== Information shown
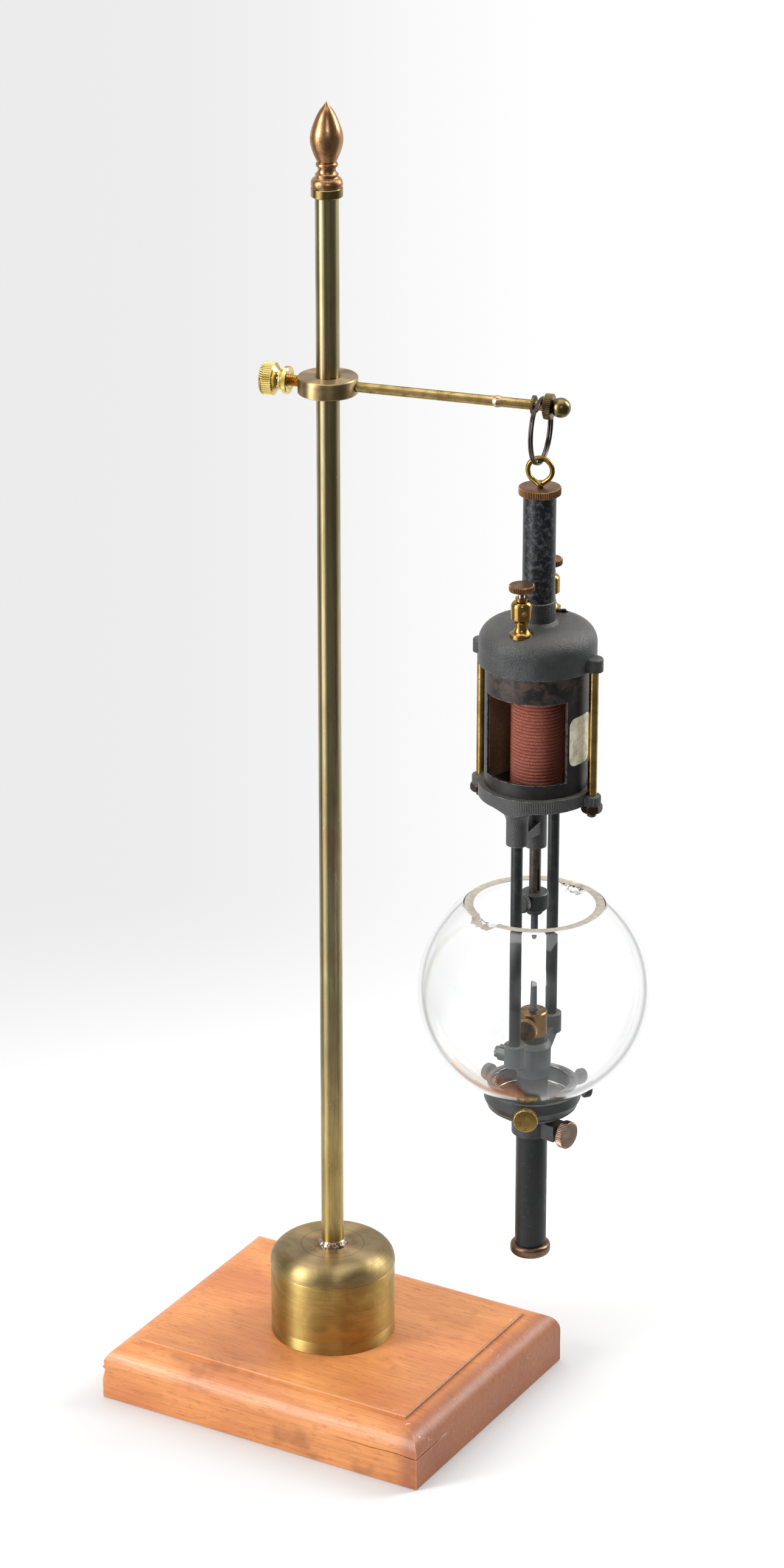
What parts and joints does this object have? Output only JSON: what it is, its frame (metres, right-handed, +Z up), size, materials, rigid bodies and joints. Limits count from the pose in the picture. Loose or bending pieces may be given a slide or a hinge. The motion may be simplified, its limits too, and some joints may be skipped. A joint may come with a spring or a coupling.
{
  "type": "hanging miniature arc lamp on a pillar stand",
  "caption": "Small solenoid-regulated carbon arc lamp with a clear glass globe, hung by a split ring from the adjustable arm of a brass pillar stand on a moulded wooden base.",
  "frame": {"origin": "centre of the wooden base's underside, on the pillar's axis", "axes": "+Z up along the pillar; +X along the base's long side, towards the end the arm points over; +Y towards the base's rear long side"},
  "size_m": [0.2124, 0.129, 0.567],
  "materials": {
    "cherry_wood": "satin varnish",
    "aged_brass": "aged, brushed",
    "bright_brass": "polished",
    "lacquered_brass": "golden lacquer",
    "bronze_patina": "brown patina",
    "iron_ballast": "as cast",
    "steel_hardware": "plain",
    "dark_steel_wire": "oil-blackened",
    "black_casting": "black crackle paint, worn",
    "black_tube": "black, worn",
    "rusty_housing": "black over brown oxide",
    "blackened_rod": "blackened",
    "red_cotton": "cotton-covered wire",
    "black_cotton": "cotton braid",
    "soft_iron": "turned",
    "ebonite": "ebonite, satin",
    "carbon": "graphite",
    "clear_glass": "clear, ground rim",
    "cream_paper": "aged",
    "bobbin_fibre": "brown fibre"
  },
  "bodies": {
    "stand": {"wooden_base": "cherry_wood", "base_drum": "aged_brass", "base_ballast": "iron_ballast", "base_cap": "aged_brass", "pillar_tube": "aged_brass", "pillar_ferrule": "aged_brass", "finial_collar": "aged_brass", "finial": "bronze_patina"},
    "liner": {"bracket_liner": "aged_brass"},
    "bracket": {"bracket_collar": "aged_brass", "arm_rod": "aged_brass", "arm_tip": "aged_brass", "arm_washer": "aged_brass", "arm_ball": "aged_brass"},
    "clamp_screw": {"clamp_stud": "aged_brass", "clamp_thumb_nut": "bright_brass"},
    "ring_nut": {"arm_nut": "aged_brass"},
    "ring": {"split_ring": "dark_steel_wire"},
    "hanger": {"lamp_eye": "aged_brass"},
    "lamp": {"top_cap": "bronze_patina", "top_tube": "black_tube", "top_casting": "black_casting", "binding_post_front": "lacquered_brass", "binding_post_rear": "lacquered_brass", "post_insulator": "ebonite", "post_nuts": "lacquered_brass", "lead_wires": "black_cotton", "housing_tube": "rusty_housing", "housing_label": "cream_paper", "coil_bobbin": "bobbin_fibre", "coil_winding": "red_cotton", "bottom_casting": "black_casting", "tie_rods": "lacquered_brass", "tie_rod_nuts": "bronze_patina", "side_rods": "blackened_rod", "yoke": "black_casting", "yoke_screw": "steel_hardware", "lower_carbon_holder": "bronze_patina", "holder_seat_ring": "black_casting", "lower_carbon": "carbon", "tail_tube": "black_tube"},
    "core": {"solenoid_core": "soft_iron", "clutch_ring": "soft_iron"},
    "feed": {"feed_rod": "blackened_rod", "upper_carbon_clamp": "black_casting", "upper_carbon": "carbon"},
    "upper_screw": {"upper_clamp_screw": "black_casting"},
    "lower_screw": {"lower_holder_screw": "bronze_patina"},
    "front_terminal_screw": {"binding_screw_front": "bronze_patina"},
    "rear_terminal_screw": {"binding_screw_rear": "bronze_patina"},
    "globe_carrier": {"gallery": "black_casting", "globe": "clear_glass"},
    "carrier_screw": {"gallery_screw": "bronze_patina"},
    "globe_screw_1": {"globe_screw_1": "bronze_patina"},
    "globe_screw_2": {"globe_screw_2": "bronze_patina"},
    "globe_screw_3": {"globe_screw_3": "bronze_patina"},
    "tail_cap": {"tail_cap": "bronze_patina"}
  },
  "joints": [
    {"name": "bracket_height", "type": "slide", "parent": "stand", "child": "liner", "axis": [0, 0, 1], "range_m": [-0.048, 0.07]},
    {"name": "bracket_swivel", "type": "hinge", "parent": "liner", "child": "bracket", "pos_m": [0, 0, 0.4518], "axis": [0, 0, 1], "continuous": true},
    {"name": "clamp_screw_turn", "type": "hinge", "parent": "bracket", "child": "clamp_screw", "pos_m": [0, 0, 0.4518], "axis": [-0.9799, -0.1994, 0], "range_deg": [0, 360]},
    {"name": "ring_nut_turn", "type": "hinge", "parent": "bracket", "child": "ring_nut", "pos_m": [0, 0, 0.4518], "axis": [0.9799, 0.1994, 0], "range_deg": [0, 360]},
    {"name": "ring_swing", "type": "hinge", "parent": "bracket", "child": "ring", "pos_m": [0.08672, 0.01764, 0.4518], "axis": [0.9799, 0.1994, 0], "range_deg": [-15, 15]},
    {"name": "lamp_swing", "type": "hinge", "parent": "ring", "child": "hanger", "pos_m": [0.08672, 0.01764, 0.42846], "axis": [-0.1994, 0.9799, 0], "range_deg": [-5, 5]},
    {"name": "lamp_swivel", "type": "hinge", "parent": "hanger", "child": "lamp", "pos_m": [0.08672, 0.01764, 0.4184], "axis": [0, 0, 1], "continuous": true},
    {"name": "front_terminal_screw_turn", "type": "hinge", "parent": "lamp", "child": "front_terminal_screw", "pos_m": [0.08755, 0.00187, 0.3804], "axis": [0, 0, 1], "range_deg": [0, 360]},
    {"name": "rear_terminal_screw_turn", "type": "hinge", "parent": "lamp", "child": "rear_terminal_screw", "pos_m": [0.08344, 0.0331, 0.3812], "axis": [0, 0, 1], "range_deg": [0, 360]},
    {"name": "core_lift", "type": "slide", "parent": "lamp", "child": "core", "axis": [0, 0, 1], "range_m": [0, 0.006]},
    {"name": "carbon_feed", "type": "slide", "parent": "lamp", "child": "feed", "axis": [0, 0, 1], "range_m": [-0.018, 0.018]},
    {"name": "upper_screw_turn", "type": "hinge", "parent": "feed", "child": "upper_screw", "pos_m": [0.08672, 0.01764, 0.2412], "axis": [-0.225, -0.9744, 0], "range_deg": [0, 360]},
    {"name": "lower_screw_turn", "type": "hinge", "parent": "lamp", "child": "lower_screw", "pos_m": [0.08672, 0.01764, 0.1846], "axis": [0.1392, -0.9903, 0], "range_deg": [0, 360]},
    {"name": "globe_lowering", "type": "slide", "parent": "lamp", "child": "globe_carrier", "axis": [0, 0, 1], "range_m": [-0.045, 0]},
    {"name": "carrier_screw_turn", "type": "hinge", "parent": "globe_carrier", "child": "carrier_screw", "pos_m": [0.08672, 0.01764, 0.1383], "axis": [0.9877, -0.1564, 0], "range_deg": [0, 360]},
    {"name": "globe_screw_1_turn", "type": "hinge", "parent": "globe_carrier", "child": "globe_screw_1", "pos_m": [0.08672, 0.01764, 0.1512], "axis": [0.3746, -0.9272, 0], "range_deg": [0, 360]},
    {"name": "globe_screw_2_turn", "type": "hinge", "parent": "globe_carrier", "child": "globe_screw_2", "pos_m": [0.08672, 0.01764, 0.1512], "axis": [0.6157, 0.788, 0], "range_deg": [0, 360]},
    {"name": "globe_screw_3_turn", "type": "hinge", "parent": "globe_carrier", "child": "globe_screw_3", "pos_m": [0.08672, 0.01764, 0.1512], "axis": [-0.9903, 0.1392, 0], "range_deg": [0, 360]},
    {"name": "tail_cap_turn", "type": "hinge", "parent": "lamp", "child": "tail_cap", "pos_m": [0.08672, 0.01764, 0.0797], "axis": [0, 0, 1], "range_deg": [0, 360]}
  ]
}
====
→ Exercise
Output the complete data exactly as written.

→ Response to the exercise
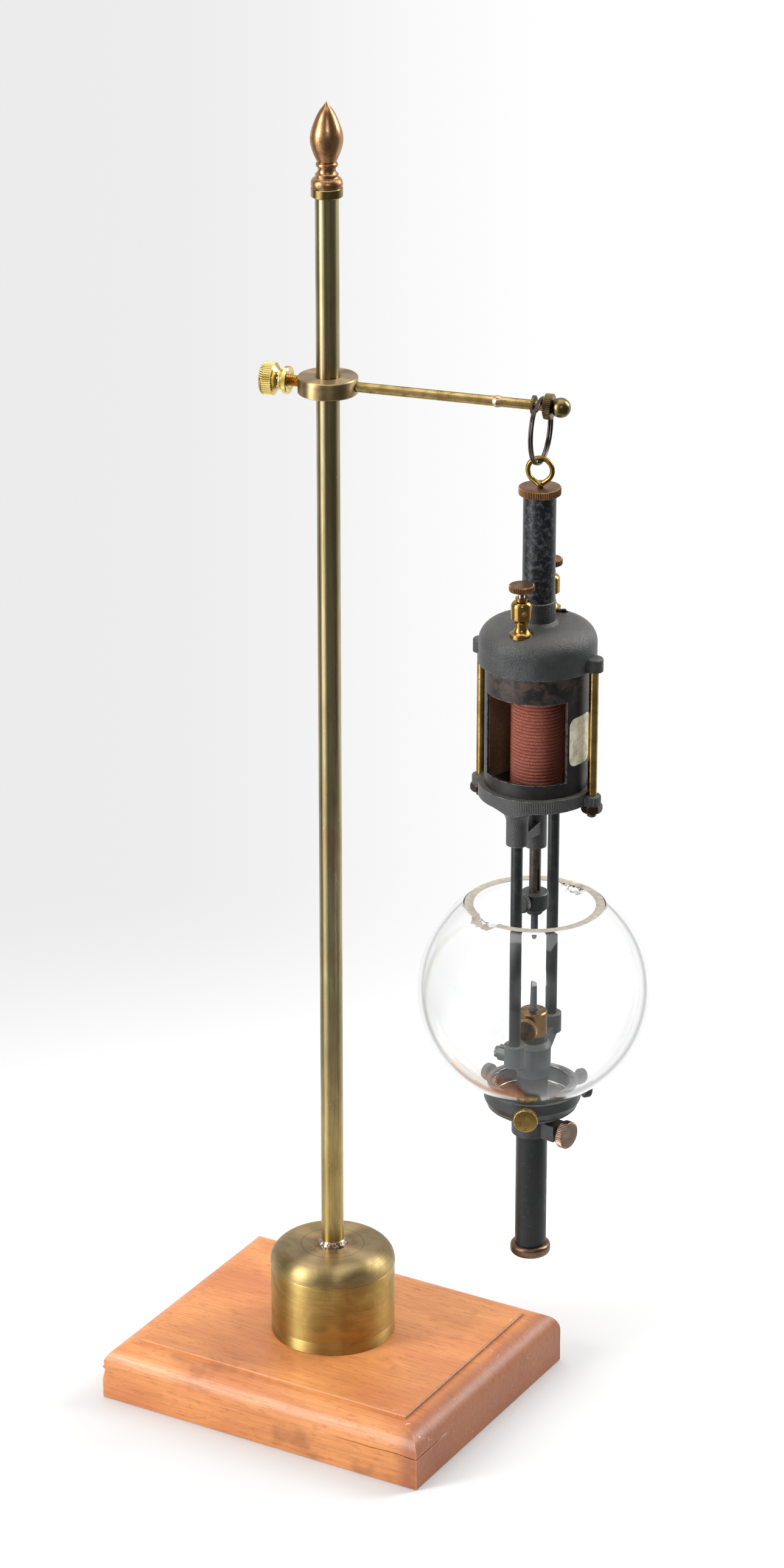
What parts and joints does this object have? Output only JSON: what it is, its frame (metres, right-handed, +Z up), size, materials, rigid bodies and joints. Limits count from the pose in the picture. Loose or bending pieces may be given a slide or a hinge. The motion may be simplified, its limits too, and some joints may be skipped. A joint may come with a spring or a coupling.
{
  "type": "hanging miniature arc lamp on a pillar stand",
  "caption": "Small solenoid-regulated carbon arc lamp with a clear glass globe, hung by a split ring from the adjustable arm of a brass pillar stand on a moulded wooden base.",
  "frame": {"origin": "centre of the wooden base's underside, on the pillar's axis", "axes": "+Z up along the pillar; +X along the base's long side, towards the end the arm points over; +Y towards the base's rear long side"},
  "size_m": [0.2124, 0.129, 0.567],
  "materials": {
    "cherry_wood": "satin varnish",
    "aged_brass": "aged, brushed",
    "bright_brass": "polished",
    "lacquered_brass": "golden lacquer",
    "bronze_patina": "brown patina",
    "iron_ballast": "as cast",
    "steel_hardware": "plain",
    "dark_steel_wire": "oil-blackened",
    "black_casting": "black crackle paint, worn",
    "black_tube": "black, worn",
    "rusty_housing": "black over brown oxide",
    "blackened_rod": "blackened",
    "red_cotton": "cotton-covered wire",
    "black_cotton": "cotton braid",
    "soft_iron": "turned",
    "ebonite": "ebonite, satin",
    "carbon": "graphite",
    "clear_glass": "clear, ground rim",
    "cream_paper": "aged",
    "bobbin_fibre": "brown fibre"
  },
  "bodies": {
    "stand": {"wooden_base": "cherry_wood", "base_drum": "aged_brass", "base_ballast": "iron_ballast", "base_cap": "aged_brass", "pillar_tube": "aged_brass", "pillar_ferrule": "aged_brass", "finial_collar": "aged_brass", "finial": "bronze_patina"},
    "liner": {"bracket_liner": "aged_brass"},
    "bracket": {"bracket_collar": "aged_brass", "arm_rod": "aged_brass", "arm_tip": "aged_brass", "arm_washer": "aged_brass", "arm_ball": "aged_brass"},
    "clamp_screw": {"clamp_stud": "aged_brass", "clamp_thumb_nut": "bright_brass"},
    "ring_nut": {"arm_nut": "aged_brass"},
    "ring": {"split_ring": "dark_steel_wire"},
    "hanger": {"lamp_eye": "aged_brass"},
    "lamp": {"top_cap": "bronze_patina", "top_tube": "black_tube", "top_casting": "black_casting", "binding_post_front": "lacquered_brass", "binding_post_rear": "lacquered_brass", "post_insulator": "ebonite", "post_nuts": "lacquered_brass", "lead_wires": "black_cotton", "housing_tube": "rusty_housing", "housing_label": "cream_paper", "coil_bobbin": "bobbin_fibre", "coil_winding": "red_cotton", "bottom_casting": "black_casting", "tie_rods": "lacquered_brass", "tie_rod_nuts": "bronze_patina", "side_rods": "blackened_rod", "yoke": "black_casting", "yoke_screw": "steel_hardware", "lower_carbon_holder": "bronze_patina", "holder_seat_ring": "black_casting", "lower_carbon": "carbon", "tail_tube": "black_tube"},
    "core": {"solenoid_core": "soft_iron", "clutch_ring": "soft_iron"},
    "feed": {"feed_rod": "blackened_rod", "upper_carbon_clamp": "black_casting", "upper_carbon": "carbon"},
    "upper_screw": {"upper_clamp_screw": "black_casting"},
    "lower_screw": {"lower_holder_screw": "bronze_patina"},
    "front_terminal_screw": {"binding_screw_front": "bronze_patina"},
    "rear_terminal_screw": {"binding_screw_rear": "bronze_patina"},
    "globe_carrier": {"gallery": "black_casting", "globe": "clear_glass"},
    "carrier_screw": {"gallery_screw": "bronze_patina"},
    "globe_screw_1": {"globe_screw_1": "bronze_patina"},
    "globe_screw_2": {"globe_screw_2": "bronze_patina"},
    "globe_screw_3": {"globe_screw_3": "bronze_patina"},
    "tail_cap": {"tail_cap": "bronze_patina"}
  },
  "joints": [
    {"name": "bracket_height", "type": "slide", "parent": "stand", "child": "liner", "axis": [0, 0, 1], "range_m": [-0.048, 0.07]},
    {"name": "bracket_swivel", "type": "hinge", "parent": "liner", "child": "bracket", "pos_m": [0, 0, 0.4518], "axis": [0, 0, 1], "continuous": true},
    {"name": "clamp_screw_turn", "type": "hinge", "parent": "bracket", "child": "clamp_screw", "pos_m": [0, 0, 0.4518], "axis": [-0.9799, -0.1994, 0], "range_deg": [0, 360]},
    {"name": "ring_nut_turn", "type": "hinge", "parent": "bracket", "child": "ring_nut", "pos_m": [0, 0, 0.4518], "axis": [0.9799, 0.1994, 0], "range_deg": [0, 360]},
    {"name": "ring_swing", "type": "hinge", "parent": "bracket", "child": "ring", "pos_m": [0.08672, 0.01764, 0.4518], "axis": [0.9799, 0.1994, 0], "range_deg": [-15, 15]},
    {"name": "lamp_swing", "type": "hinge", "parent": "ring", "child": "hanger", "pos_m": [0.08672, 0.01764, 0.42846], "axis": [-0.1994, 0.9799, 0], "range_deg": [-5, 5]},
    {"name": "lamp_swivel", "type": "hinge", "parent": "hanger", "child": "lamp", "pos_m": [0.08672, 0.01764, 0.4184], "axis": [0, 0, 1], "continuous": true},
    {"name": "front_terminal_screw_turn", "type": "hinge", "parent": "lamp", "child": "front_terminal_screw", "pos_m": [0.08755, 0.00187, 0.3804], "axis": [0, 0, 1], "range_deg": [0, 360]},
    {"name": "rear_terminal_screw_turn", "type": "hinge", "parent": "lamp", "child": "rear_terminal_screw", "pos_m": [0.08344, 0.0331, 0.3812], "axis": [0, 0, 1], "range_deg": [0, 360]},
    {"name": "core_lift", "type": "slide", "parent": "lamp", "child": "core", "axis": [0, 0, 1], "range_m": [0, 0.006]},
    {"name": "carbon_feed", "type": "slide", "parent": "lamp", "child": "feed", "axis": [0, 0, 1], "range_m": [-0.018, 0.018]},
    {"name": "upper_screw_turn", "type": "hinge", "parent": "feed", "child": "upper_screw", "pos_m": [0.08672, 0.01764, 0.2412], "axis": [-0.225, -0.9744, 0], "range_deg": [0, 360]},
    {"name": "lower_screw_turn", "type": "hinge", "parent": "lamp", "child": "lower_screw", "pos_m": [0.08672, 0.01764, 0.1846], "axis": [0.1392, -0.9903, 0], "range_deg": [0, 360]},
    {"name": "globe_lowering", "type": "slide", "parent": "lamp", "child": "globe_carrier", "axis": [0, 0, 1], "range_m": [-0.045, 0]},
    {"name": "carrier_screw_turn", "type": "hinge", "parent": "globe_carrier", "child": "carrier_screw", "pos_m": [0.08672, 0.01764, 0.1383], "axis": [0.9877, -0.1564, 0], "range_deg": [0, 360]},
    {"name": "globe_screw_1_turn", "type": "hinge", "parent": "globe_carrier", "child": "globe_screw_1", "pos_m": [0.08672, 0.01764, 0.1512], "axis": [0.3746, -0.9272, 0], "range_deg": [0, 360]},
    {"name": "globe_screw_2_turn", "type": "hinge", "parent": "globe_carrier", "child": "globe_screw_2", "pos_m": [0.08672, 0.01764, 0.1512], "axis": [0.6157, 0.788, 0], "range_deg": [0, 360]},
    {"name": "globe_screw_3_turn", "type": "hinge", "parent": "globe_carrier", "child": "globe_screw_3", "pos_m": [0.08672, 0.01764, 0.1512], "axis": [-0.9903, 0.1392, 0], "range_deg": [0, 360]},
    {"name": "tail_cap_turn", "type": "hinge", "parent": "lamp", "child": "tail_cap", "pos_m": [0.08672, 0.01764, 0.0797], "axis": [0, 0, 1], "range_deg": [0, 360]}
  ]
}